Unable to stoop to the level of the lowest common denominator on his own, Ned is assigned to work with a sexy and flirtatious colleague, Robin (Carla Gugino). Robin lives alone in a glass loft with a breathtaking view of the city and thrives on a steady diet of sushi, drugs and sex. (Robin is obviously present here to rattle Ned from of his dry and monotonous domestic routine and introduce him to everything exciting that he has missed out on in life.) Ned is quickly taken by Robin’s lavish lifestyle, seductiveness and Olympic-sized pool; but he must towel off and return to his suburban home where his distressed wife worries incessantly about her verbally abusive father and his 15-year old son Jonah’s (Ezra Miller) newly discovered gayness is giving him headaches.
This feature debut written and directer by (former Nip/Tuck scribe) Richard Levine reveals his keen ear for realistic situations and lived-in dialogue. Every Day is an incredibly honest film about a family trying to get along in life; it is a very simple story which relies heavily upon the constant bickering between Ned and Jeannie and Jeannie and Ernie to breath some life into the otherwise dull narrative.

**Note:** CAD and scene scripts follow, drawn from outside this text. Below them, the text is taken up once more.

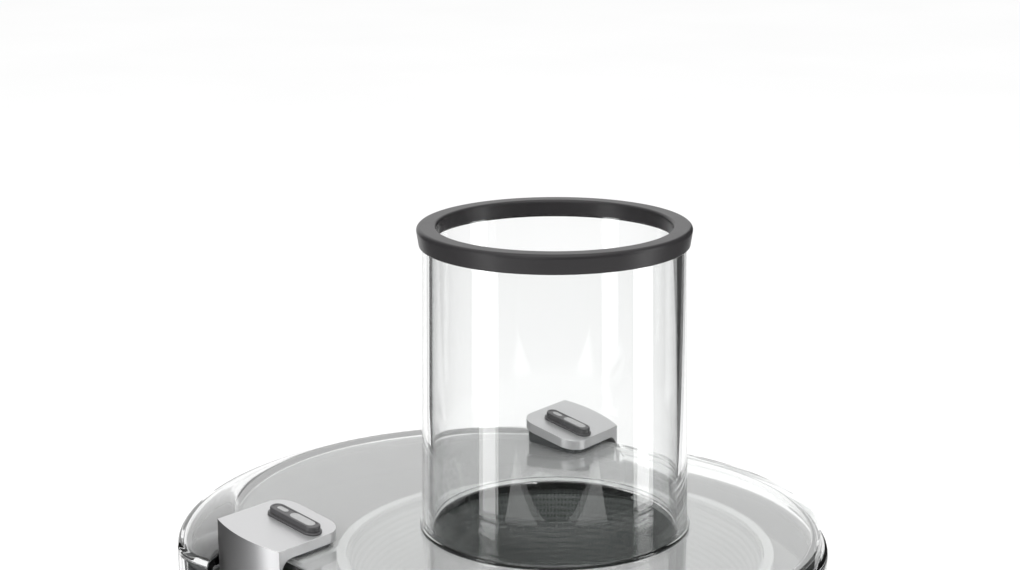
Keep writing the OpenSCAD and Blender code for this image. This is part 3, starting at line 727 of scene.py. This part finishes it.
def rod(name, x, y, z0, z1, radius):
    clearChoice()
    bpy.ops.mesh.primitive_cylinder_add(vertices=160, radius=radius, depth=z1 - z0,
                                        location=(x, y, (z0 + z1) / 2))
    piece = bpy.context.object
    piece.name = name
    bpy.ops.object.transform_apply(location=True, rotation=False, scale=False)
    return piece


def makeLid():
    guide = rimGuide()
    widths = borderWidths(guide)
    wall = lid["wall"]
    shell = rimBlock("lidShell", guide, widths, 0, skirtFoot, lidTop, lid["rimSoft"])
    inside = rimBlock("lidInside", guide, widths, wall, skirtFoot - past / 2, lidTop - wall,
                      lid["insideSoft"])
    for side in (-1, 1):
        carve(shell, notchTool(side, 0, skirtFoot - past, lidTop + past / 2))
        carve(inside, notchTool(side, wall, skirtFoot - past, lidTop + past / 2))
    carve(shell, inside)
    carve(shell, rod("lidHole", axisX, axisY, lidTop - past, lidTop + past, lid["holeR"]))
    tidy(shell, 30)
    shell.visible_shadow = False  # light reaches the bowl through the clear lid
    fit(shell, "root", finishes["clear"], "clear_plastic", "lid_cover")
    finishWhere(shell, finishes["hazedClear"],
                lambda face: face.normal.z > 0.99 and face.center.z > lidTop - 0.1 * mm)


makeLid()
print("lid done")


# the pad's marks are pale inlays, partly icons and partly painted highlight
pad = {"long": 25 * mm, "wide": 7.5 * mm, "high": 3 * mm, "shift": 2.5 * mm, "inset": 12 * mm,
       "flange": 0.7 * mm, "flangeHigh": 0.9 * mm, "soft": 0.5 * mm,
       "marksAndHighlights": ((-6.4 * mm, 5.0 * mm, 2.2 * mm), (3.8 * mm, 11.5 * mm, 3.8 * mm))}  # shift, length, width
lugFoot = {"long": 29 * mm, "wide": 19 * mm, "high": 1.8 * mm, "corner": 3 * mm, "inset": 7.6 * mm,
           "soft": 0.4 * mm, "lugSoft": 0.5 * mm}


def onPlate(side, along, inward, rise):
    # a spot on a clamp's sloping plate: along X, inward from the middle of the pad, and up
    turn = radians(clamp["slope"])
    x = axisX + clamp["x"] + along * cos(turn) + rise * sin(turn)
    z = lidTop + clamp["rise"] - along * sin(turn) + rise * cos(turn)
    y = side * (clamp["outY"] - clamp["reach"] + pad["inset"] - inward)
    return (x, y, z)


def stadium(length, width, steps=10):
    run, radius = (length - width) / 2, width / 2
    spots = []
    for end, start in ((1, -pi / 2), (-1, pi / 2)):
        for k in range(steps + 1):
            angle = start + pi * k / steps
            spots.append((end * run + radius * cos(angle), radius * sin(angle)))
    return spots


def makePad(name, side, body, node):
    long, wide, high, soft, flange = (pad[k] for k in ("long", "wide", "high", "soft", "flange"))
    stack = [(flange, 0), (flange, pad["flangeHigh"] - 0.2 * mm), (flange - 0.25 * mm, pad["flangeHigh"])]
    stack += [(0, pad["flangeHigh"]), (0, high - soft), (-0.2 * soft, high - 0.4 * soft),
              (-0.55 * soft, high - 0.12 * soft), (-soft, high), (-soft - 0.5 * mm, high),
              (-soft - 0.65 * mm, high - 0.15 * mm)]
    rings = []
    for grow, rise in stack:
        outline = stadium(long - 1.4 * mm + 2 * grow, wide - 1.4 * mm + 2 * grow)
        rings.append([onPlate(side, pad["shift"] + u, v, rise) for u, v in outline])
    post = lofted(name, rings, 40)
    marksAndHighlights = []
    # pale inlays on the pad's top: partly icons, partly painted highlight
    for along, markLong, markWide in pad["marksAndHighlights"]:
        rings = []
        for grow, rise in ((0, high - 0.25 * mm), (0, high - 0.05 * mm), (-0.12 * mm, high)):
            outline = stadium(markLong + 2 * grow, markWide + 2 * grow, 6)
            rings.append([onPlate(side, pad["shift"] + along + u, v, rise) for u, v in outline])
        marksAndHighlights.append(lofted(name + "Mark", rings, 40))
    fit(post, body, finishes["pad"], "pad_plastic", node)
    inlay = merged(name + "Inlay", marksAndHighlights)
    fit(inlay, body, finishes["padMark"], "pad_plastic")


def makeClamp(name, node, body):
    piece = copied(name, node, clamp["soft"], 4, 40, 30)
    fit(piece, body, finishes["silver"], "satin_metal", node)
    armY = clamp["outY"] - clamp["thick"] - 0.5 * mm
    # the arm's side faces get the painted shade that darkens along X
    finishWhere(piece, finishes["armSilverPaintedShade"],
                lambda face: abs(face.normal.z) < 0.6 and abs(face.center.y) > armY)


def makeLugs():
    piece = copied("lidLugs", "lid_lugs", lugFoot["lugSoft"])
    parts = [piece]
    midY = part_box("lid_lugs")[1][1] - lugFoot["inset"]
    long, wide = lugFoot["long"] / 2, lugFoot["wide"] / 2
    for side in (-1, 1):
        outline = rounded([(-long, -wide, lugFoot["corner"]), (long, -wide, lugFoot["corner"]),
                           (long, wide, lugFoot["corner"]), (-long, wide, lugFoot["corner"])], 5)
        x, y = axisX + clamp["x"], side * midY
        foot = extruded("lugFoot", [(x + a, y + b, lidTop) for a, b in outline], (0, 0, lugFoot["high"]))
        parts.append(soften(foot, lugFoot["soft"]))
    fit(merged("lidLugs", parts), "root", finishes["smoke"], "smoke_plastic", "lid_lugs")


makeClamp("frontClamp", "clamp_front", "front_clamp")
makeClamp("backClamp", "clamp_back", "back_clamp")
makePad("frontPad", -1, "front_clamp", "pad_front")
makePad("backPad", 1, "back_clamp", "pad_back")
makeLugs()
print("clamps done")


easedEdges = {  # new piece: node, body, finish, slot, width of its eased edges
    "housing": ("base_housing", "root", "housing", "silver_plastic", 0.6 * mm),
    "jacket": ("steel_jacket", "root", "steel", "brushed_steel", 0.25 * mm),
    "plinth": ("base_plinth", "root", "dark", "dark_plastic", 1.0 * mm),
    "basePlate": ("base_plate", "root", "dark", "dark_plastic", 0.4 * mm),
    "feet": ("rubber_feet", "root", "rubber", "black_rubber", 0.8 * mm),
    "bezel": ("knob_bezel", "root", "dark", "dark_plastic", 0.8 * mm),
    "knob": ("speed_knob", "knob", "housing", "satin_metal", 0.8 * mm),
    "inlet": ("cord_inlet", "root", "rubber", "black_rubber", 0.5 * mm),
    "bowl": ("juice_bowl", "root", "grey", "grey_plastic", 0.4 * mm),
    "bowlRim": ("bowl_rim", "root", "rimDark", "basket_plastic", 0.3 * mm),
    "bowlSeal": ("bowl_seal", "root", "seal", "grey_rubber", 0.4 * mm),
    "brackets": ("clamp_brackets", "root", "alloy", "cast_alloy", 0.5 * mm),
    "container": ("pulp_container", "container", "dark", "dark_plastic", 0.6 * mm),
    "band": ("container_band", "container", "housing", "satin_metal", 0.2 * mm),
    "outletTube": ("outlet_tube", "root", "grey", "grey_plastic", 0.4 * mm),
    "dripSpout": ("drip_spout", "spout", "grey", "grey_plastic", 0.6 * mm),
    "basketFrame": ("basket_frame", "spinner", "basket", "basket_plastic", 0.3 * mm),
}
made = {}
for name, (node, body, key, slotName, edge) in easedEdges.items():
    made[name] = fit(copied(name, node, edge), body, finishes[key], slotName, node)
    print(name, "done")

grip = {"lines": 5, "pitch": 7 * mm, "below": 8 * mm, "bite": 0.8 * mm, "radius": 2.2 * mm}
dial = {"dots": 7, "gap": 3.4 * mm, "dotR": 0.9 * mm, "growth": 0.08, "high": 0.35 * mm,
        "markWide": 1.6 * mm, "markLong": 7 * mm, "markDown": 4.5 * mm, "markUp": 0.15 * mm,
        "markDeep": 0.4 * mm, "soft": 0.1 * mm}


def makeGrip():
    # grooves round the container below its band, for the fingers
    centre = (axisX - rim["farX"], axisY)
    outR = centre[0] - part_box("pulp_container")[0][0]
    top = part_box("container_band")[0][2] - grip["below"]
    for k in range(grip["lines"]):
        z = top - grip["pitch"] * k
        outline = [(outR - grip["bite"] + grip["radius"] * (1 + cos(turn)), z + grip["radius"] * sin(turn))
                   for turn in (2 * pi * j / 16 for j in range(16))]
        carve(made["container"], turned("groove", outline, centre=centre))
    tidy(made["container"])


def makeDial():
    # dots round the knob's bezel for the speeds, and a mark on the knob's bar
    low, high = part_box("knob_bezel")
    x, z, reach = (low[0] + high[0]) / 2, (low[2] + high[2]) / 2, (high[0] - low[0]) / 2 + dial["gap"]
    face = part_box("steel_jacket")[0][1]
    dots = []
    for k in range(dial["dots"]):
        turn = radians(90 + 90 * k / (dial["dots"] - 1))
        clearChoice()
        bpy.ops.mesh.primitive_cylinder_add(
            vertices=24, radius=dial["dotR"] * (1 + dial["growth"] * k), depth=2 * dial["high"],
            location=(x + reach * cos(turn), face, z + reach * sin(turn)), rotation=(pi / 2, 0, 0))
        dot = bpy.context.object
        bpy.ops.object.transform_apply(location=True, rotation=True, scale=False)
        dots.append(tidy(dot))
    fit(merged("speedDots", dots), "root", finishes["dark"], "dark_plastic")
    low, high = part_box("speed_knob")
    wide, long = dial["markWide"] / 2, dial["markLong"]
    top = (low[2] + high[2]) / 2 + (high[0] - low[0]) / 2 - dial["markDown"]
    mark = box("knobMark", (x - wide, low[1] - dial["markUp"], top - long),
               (x + wide, low[1] + dial["markDeep"], top))
    fit(soften(mark, dial["soft"]), "knob", finishes["dark"], "dark_plastic")


makeGrip()
makeDial()
print("grip and dial done")


nodeFinish = {
    "rubber": ("shaft_seal",),
    "bright": ("plate_screws", "knob_shaft", "motor_screws", "upper_bearing", "lower_bearing",
               "motor_shaft", "clamp_pins", "spout_pins"),
    "black": ("rotary_switch", "safety_switch", "cooling_fan", "drive_coupling", "carbon_brushes"),
    "board": ("control_board",),
    "alloy": ("motor_frame",),
    "iron": ("stator_core", "rotor_core"),
    "copper": ("field_coils", "rotor_windings", "commutator"),
    "brass": ("brush_holders",),
    "basket": ("basket_hub",),
    "mesh": ("filter_basket",),
    "grater": ("grating_disc",),
}
for key, names in nodeFinish.items():
    for name in names:
        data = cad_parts[name].data
        data.materials.clear()
        data.materials.append(finishes[key])
print("nodes finished")
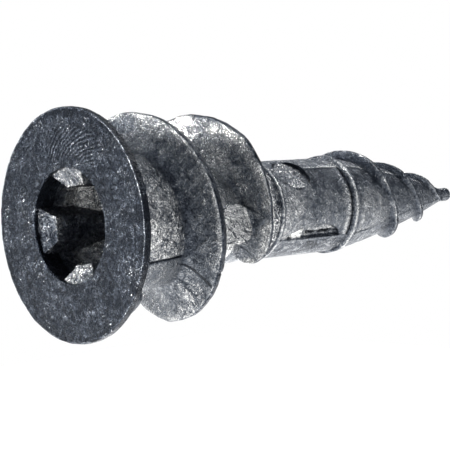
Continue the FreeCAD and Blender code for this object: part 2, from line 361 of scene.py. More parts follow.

While addressing the challenges of raising a family in the modern world, I do have some concerns about the representation of gays in Every Day. The older gay men are all portrayed as perverts and pedophiles (and unfit to father children); while the young Jonah represents the naive gay boy who dreams of a secret life and is unable to comprehend just how dangerous the big gay world really is. Gay teenage sons should not present such a dire challenge to apparently liberal suburban parents. Jeannie does seem relatively okay with everything (or Jonah is the least of her worries), and I guess Ned’s excuse could be that his job has his perspective of the world so brutally warped that he cannot trust anyone. It would have been nice to have at least one positive portrayal of a gay male in this story.